Emily Muli: history, beliefs and heritage

Tongan R’n’B soul singer EMILY MULI and her debut track ‘Rhythm & Truth’ comes from a place of her experiences, history, beliefs and heritage. She tells LAUMATA LAUANO what she hopes people will take away from her debut track, which she performed a Live Session of on RNZ Music



The 23-year-old South Aucklander, whose dad hails from the village of Fua'amotu and mum from Kanokupolu in Tonga, wanted to produce a song that encapsulated her experiences, history, beliefs and heritage. Rhythm & Truth does just that.


“Rhythm & Truth ended up being a track that I feel authentically reflects who I am,” says the singer/songwriter/activist who completed a double degree in Commerce and Music in 2018.
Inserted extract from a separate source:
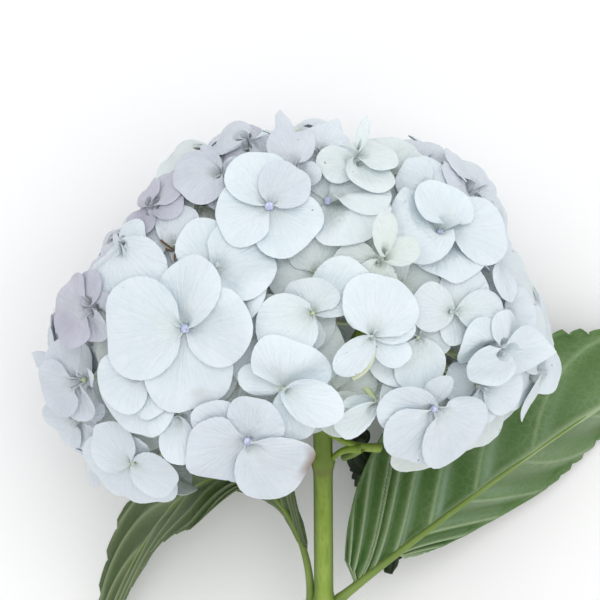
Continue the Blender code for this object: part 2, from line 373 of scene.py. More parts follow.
# draws what reaches past the bloom's outline back towards it, more the farther out it is
def drawIn(points):
    way = np.arctan2(points[:, 1], points[:, 0])
    slackWays, slacks = np.array(bloom["slack"], float).T
    most = np.interp(way, outlineAngles, outlineReach)
    most += np.interp(np.degrees(way), slackWays, slacks)
    for lobes, depth, start, turn in bloom["lobes"]:
        most += depth * (np.abs(np.sin(lobes * way / 2 + start + turn * points[:, 2])) - 0.55)
    reach = np.maximum(np.hypot(points[:, 0], points[:, 1]), 1e-6)
    over = bloom["drawnInOver"]
    start = most - over / 2
    past = np.maximum(reach - start, 0.0)
    drawn = np.where(past > 0, start + over * (1 - np.exp(-past / over)), reach)
    return points * np.stack([drawn / reach, drawn / reach, np.ones(len(points))], 1)


# the way from the bloom's middle to the point of its surface that shows at (x, y) from above
def frontDirection(x, y):
    low, high = 0.0, 100.0
    for _ in range(24):
        height = (low + high) / 2
        ray = Vector(overPoint(x, y, height))
        if ray.length < bloomReach(ray.normalized()):
            low = height
        else:
            high = height
    return Vector((x, y, low)).normalized()


# a point at this height above the bloom's middle that shows at (x, y) from the camera
def overPoint(x, y, height):
    away = (viewing["height"] - bloom["middle"].z - height) / viewing["scaleDrop"]
    overX, overY = viewing["over"]
    return overX + (x - overX) * away, overY + (y - overY) * away, height


def makeKnuckles():
    knuckles = []
    for i in range(bloom["sideRays"] + 1):
        slope = 0.0 if i == 0 else bloom["sideRaySlope"]
        turn = math.tau * (i - 0.5) / bloom["sideRays"]
        local = Vector((math.sin(slope) * math.cos(turn), math.cos(slope), math.sin(slope) * math.sin(turn)))
        direction = bloomAxes @ local
        surface = bloom["middle"] + direction * bloomReach(direction)
        knuckles.append((direction, bloom["hub"] + (surface - bloom["hub"]) * bloom["rayReach"]))
    return knuckles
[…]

Who that is, is a multifaceted artist who isn’t exactly new to the Aotearoa music scene. She featured on the Chillhop Summer Compilation with Stuck, a track produced by LA-based producer Eli Way. Emily toured New Zealand as the opening act for Aaradhna during her 2018 Winter's End Tour, opening for Aaradhna's Sydney show during her 2018 Australian Tour.


Fusing elements of neo-soul, RnB, jazz and her Pacific roots, Emily's eclectic sound has seen her amass almost 40,000 subscribers on YouTube, nearing 12,000 followers on FaceBook, over 7,000 followers on Instagram, and all of this without a debut single, EP or album … until now.


Recorded at Parachute Music Studios with Kiwi legend Nic Manders as the master of production, Rhythm & Truth is a refreshing and clever tune that is all parts lyrical genius with every twist and turn of the melody.


The track doesn’t just sound good, Emily hopes people take from it what it has allowed her to be in her craft.


“Be unashamedly yourself in everything you do,” she says, even if it means going out of your comfort zone.


“We live in a society that is heavily influenced by trends, media perceptions and automated algorithms based on superficial things, so to be authentic in who you are can sometimes feel uncomfortable because you're going against the grain in that context.


“But it's worth it, because what you end up giving the world is nothing but your truth, and no one can change that.”


When not making music, Emily is travelling the world as a young activist and humanitarian, speaking to young people up and down the country and serving her community through advocacy and creative arts.